It was June 2010 when my dear husband, Richard, was diagnosed with Parkinson’s disease and a few years later with Lewy-body dementia. I knew what to expect with Parkinson’s, but I’d never heard of Lewy-body dementia and didn’t anticipate the impact that its hallucinations and delusions would bring. I was new to this game and didn’t know what the future would hold.
As early as 2008 Richard started being more anxious. For example, he suddenly developed a fear of flying. Despite first class tickets and flawless flights, he would literally spend the ten hours of an international flight checking his watch every three minutes. Every one to three minutes for ten hours. That’s really hard to do.
Paranoia and anxiety were never far away after that. Hallucinations and delusions dominated our world. Since 2015, Richard needed professional care, and he was in assisted living for a year before I bought the condo below me for Richard and his 24/7 caregiver support.
Dementia and Parkinson’s are horrible diseases. I don’t wish them on anyone. But they do, like any other challenge in life, provide an opportunity to learn and grow, whether you want to or not.
It’s been more than three months now and I’m bridging to my next chapter of life. I had been a caregiver and “extraordinary” wife for so long. Always taking care of every detail. And now that’s over. A bit of a shock really.

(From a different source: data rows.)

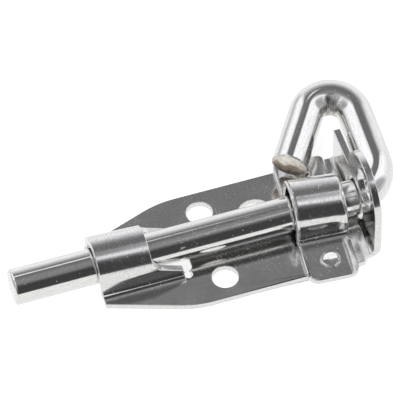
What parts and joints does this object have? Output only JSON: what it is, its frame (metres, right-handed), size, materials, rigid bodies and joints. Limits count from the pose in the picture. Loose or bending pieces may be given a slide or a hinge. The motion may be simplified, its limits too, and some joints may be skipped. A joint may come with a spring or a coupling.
{
  "type": "padbolt",
  "caption": "Short padbolt with a round bolt bent into a three-sided handle, on a pressed plate with a raised loop, a riveted strap and a padlock ear.",
  "frame": {"origin": "on the back face of the plate, under the bolt's axis, level with the two screw holes", "axes": "+X along the bolt from its tip to its handle, +Y to the side the handle rests on, +Z away from the door"},
  "size_m": [0.1111, 0.0583, 0.0266],
  "materials": {
    "plate_steel": "bright polished sheet with fine scratches",
    "rivet_steel": "bright pressed heads",
    "bolt_steel": "bright polished rod with a rough sawn end"
  },
  "bodies": {
    "plate": {"base_plate": "plate_steel", "rear_strap": "plate_steel", "rivet_near": "rivet_steel", "rivet_far": "rivet_steel"},
    "bolt": {"bolt": "bolt_steel"}
  },
  "joints": [
    {"name": "bolt_turn", "type": "hinge", "parent": "plate", "child": "bolt", "pos_m": [0, 0, 0.0071], "axis": [1, 0, 0], "range_deg": [0, 157]}
  ]
}
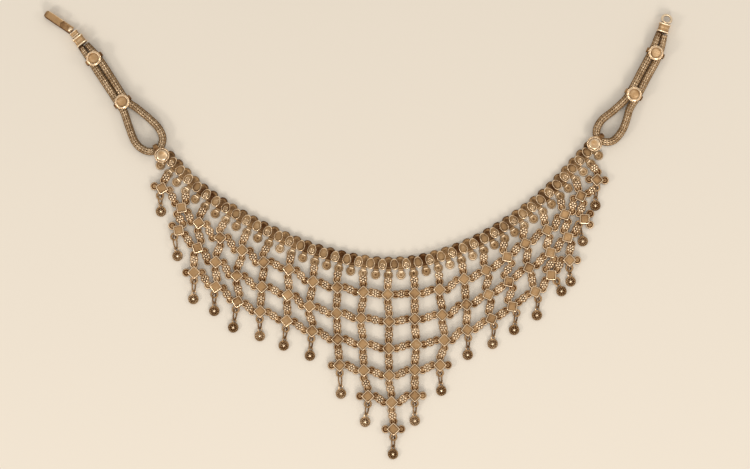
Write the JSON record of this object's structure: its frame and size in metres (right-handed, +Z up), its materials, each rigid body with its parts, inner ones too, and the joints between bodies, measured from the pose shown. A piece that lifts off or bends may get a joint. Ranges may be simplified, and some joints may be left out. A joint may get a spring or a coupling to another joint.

We had such a great life together. It was filled with beauty, adventure, lots of fun, and a deep and lasting love. Richard taught me to be a better person, although I wasn’t really that interested in being better. He considered me a work in progress and continued to teach me kindness, patience, tolerance, and unconditional love on a daily basis. He kept me smiling and reminded me not to take myself or life too seriously. I am so deeply grateful.